Mons. Gardin nell’omelia ha ripercorso le diverse parti del rito, ricordando che le più significative vengono vissute dagli ordinandi in ginocchio “quasi a voler dire la propria pochezza, la propria insufficienza”. A parte il momento dell’invocazione sugli ordinandi dell’intercessione dei santi, in cui essi sono addirittura prostrati a terra, “sono in ginocchio nel momento culminante e assai espressivo dell’imposizione delle mani sul loro capo da parte del Vescovo e di tutti i sacerdoti presenti, sono in ginocchio mentre su di loro viene recitata la grande preghiera di ordinazione; lo sono durante l’unzione delle loro mani con il sacro crisma; lo sono mentre ricevono il pane e il vino che nella Liturgia eucaristica diventeranno il Corpo e il Sangue del Signore. Questo ricevere il dono del sacramento in ginocchio esprime, in fondo, una verità da custodire – ha spiegato il Vescovo -. Afferma che essere ordinato sacerdote non significa raggiungere un traguardo, o conquistare una posizione nella scala ecclesiale; l’ordinazione non è il coronamento di un curriculum di studi e di formazione con il solenne riconoscimento di una qualifica acquisita. Semplicemente è ricevere dal Signore un dono; un dono non meritato, e per il quale è giusto ed è sano riconoscersi inadeguati. Un dono che non è per se stessi, per la propria personale soddisfazione, per la propria gloria, ma per gli altri, per la Chiesa; è un dono a servizio del Vangelo, un dono che fa di un cristiano un umile operaio nella «vigna del Signore»”.
Ricordando i percorsi di ciascuno dei tre giovani e il loro affidarsi al Signore, con fiducia e gratitudine, pur consapevoli della propria inadeguatezza, il Vescovo ha sottolineato che “come nell’esperienza di Isaia, gli occhi di Enrico, Emanuele e Denis hanno visto il Signore; e il timore di non essere all’altezza si è tramutato in fiducia e in gioia, perché hanno conosciuto la bontà e la tenerezza di Dio.

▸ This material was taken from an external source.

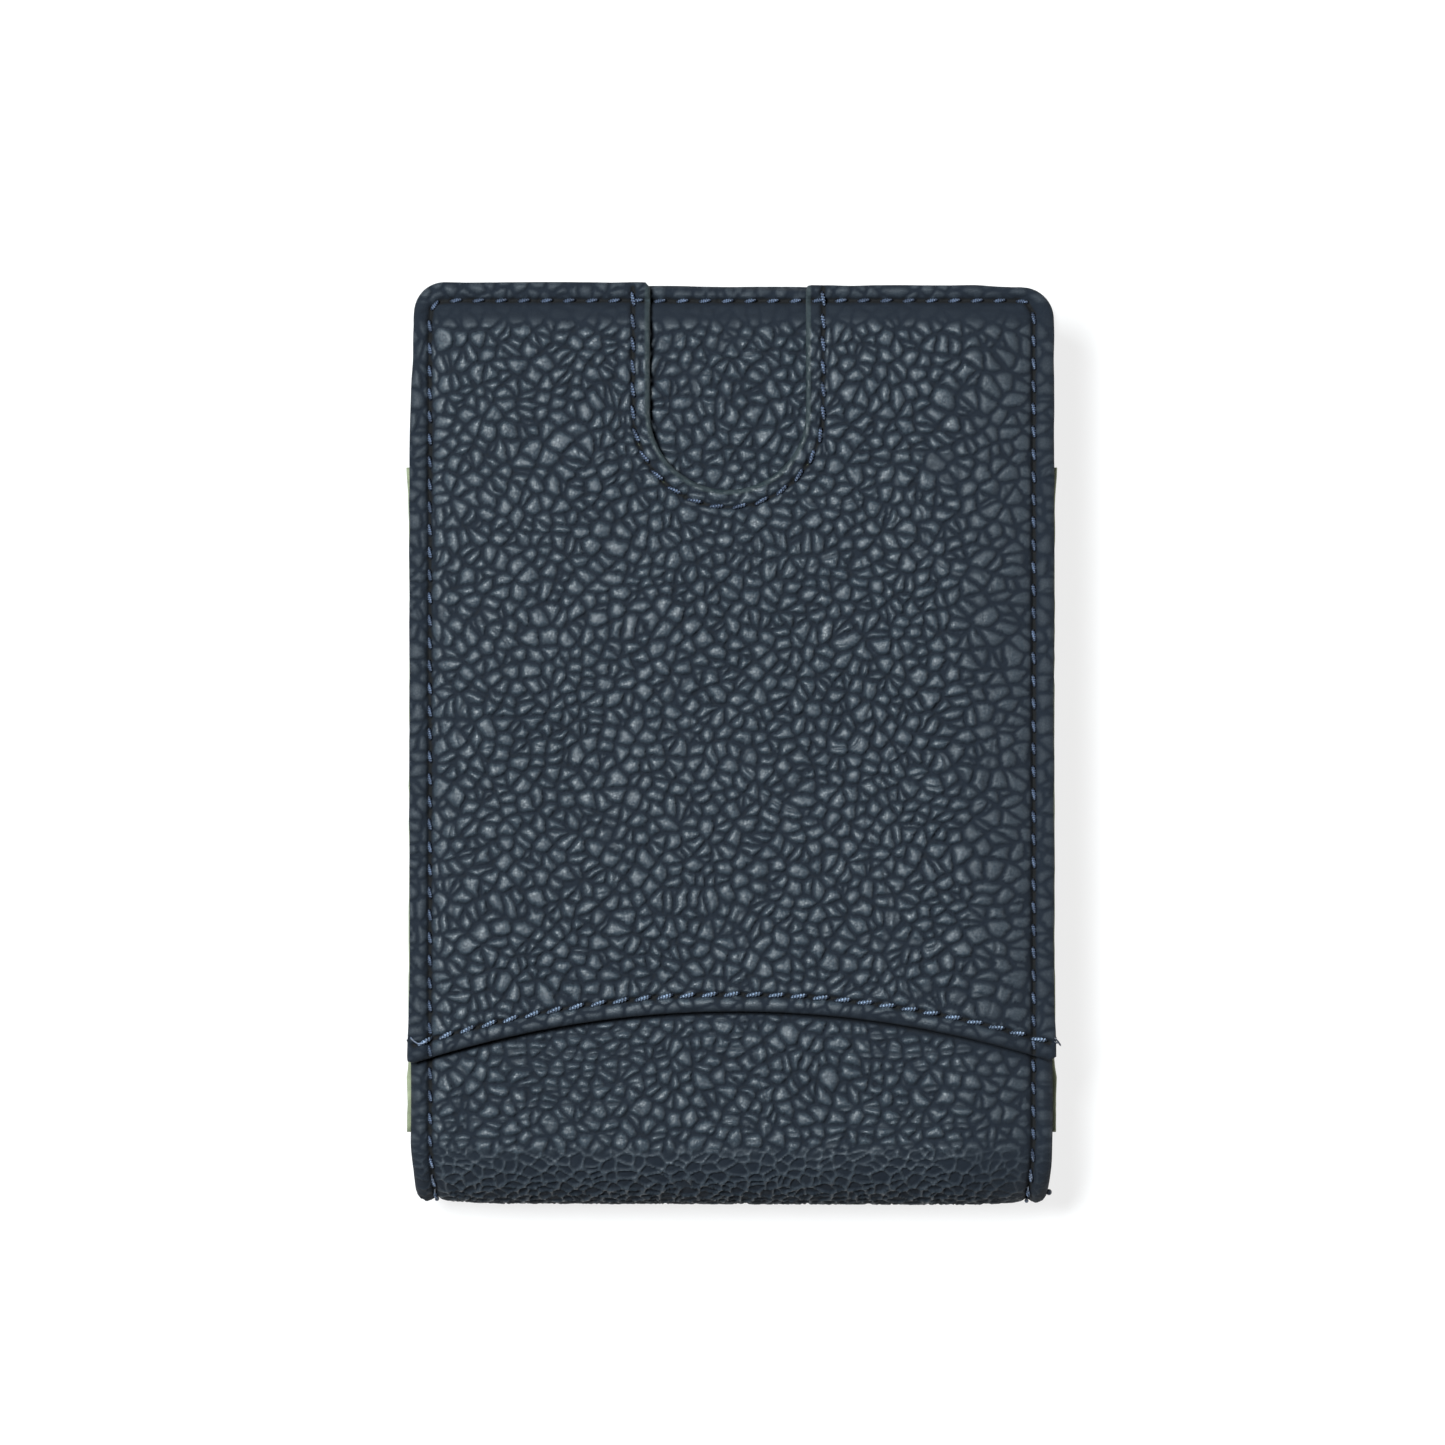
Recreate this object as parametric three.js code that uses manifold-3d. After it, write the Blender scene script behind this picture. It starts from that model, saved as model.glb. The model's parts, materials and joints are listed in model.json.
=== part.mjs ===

E allora anch’essi hanno detto: Ecco, manda me! E il Signore ha detto loro: Va’. Troviamo qui l’attuazione delle parole di Gesù, ascoltate nel brano evangelico: «Se mi amate, osservate i miei comandamenti» (Gv 14,15). Cioè: se avete conosciuto davvero il mio amore, saprete dire di sì alla chiamata, al mandato, alla richiesta di fare della vostra vita un dono, come io, Gesù, ho fatto”.
Ma don Enrico, don Emanuele e don Denis non devono sentirsi soli. Hanno accanto a loro tutta la comunità cristiana, ha ricordato il Vescovo, che dice loro “coraggio, ci siamo anche noi, camminiamo nella comunione, lavoriamo insieme per il Regno”. Un incoraggiamento che è espresso in modo molto bello, all’interno del rito, nell’abbraccio di pace e di fraternità, con il Vescovo e con i presbiteri di cui sono diventati fratelli. Non un semplice complimentarsi per il traguardo raggiunto: “Entrando nella fraternità del presbiterio, essi sentono che possono stare in piedi, cioè possono svolgere il loro ministero, essere fedeli al loro impegno. E possono farlo proprio perché sostenuti non solo dal dono del sacramento e dalla forza dello Spirito ricevuto, ma anche dalla fraternità presbiterale, dalla condivisione dello stesso ministero con i fratelli con i quali condividono anche la stessa vocazione nella medesima chiesa”. Un abbraccio, quello dei fratelli preti, che porta in sé quello di tutta la comunità cristiana.
Alla fine della celebrazione i neo ordinati “vanno” – ha sottolineato il Vescovo – come Filippo, Pietro e Giovanni, che lasciano Gerusalemme per andare a predicare il Cristo in Samaria. “Il verbo dell’inviato è «andare», partendo da Gerusalemme, la città in cui si è consumato il mistero pasquale di Cristo, in cui è nata la Chiesa. Anche voi, cari ordinandi, partendo da questa Gerusalemme, dal luogo e dall’evento della vostra ordinazione, andrete e porterete il Cristo. Avete tutti raccontato di esservi sentiti amati dal Signore, e anche questa celebrazione sarà un grande atto di amore del Signore per voi e per questa nostra chiesa; avete tutti detto che vi siete sentiti amati da tante persone, a cominciare dai vostri genitori, da tanti preti e laici, che vi hanno accompagnati nel cammino di formazione”.
“Cari ordinandi – ha concluso il Vescovo -, vi è chiesto di andare e annunciare. Andate e donate l’amore e la tenerezza di Dio. Amate, amate sinceramente le persone affidate al vostro servizio; amatele con cuore puro, con dedizione piena, con gioia; amatele di un amore maturo, che non teme il sacrificio, capaci – secondo le parole che vi rivolgerò nell’ultimo atto del rito – di «conformare la vostra vita al mistero della croce di Cristo». Noi vi saremo accanto, con affetto, con amicizia, con simpatia, con la nostra gratitudine, con la nostra preghiera”.
Un lunghissimo e commosso applauso ha poi accompagnato la processione finale dei novelli sacerdoti, di tutti i concelebranti, dei diaconi, dei seminaristi e dei chierichetti che hanno prestato il proprio servizio.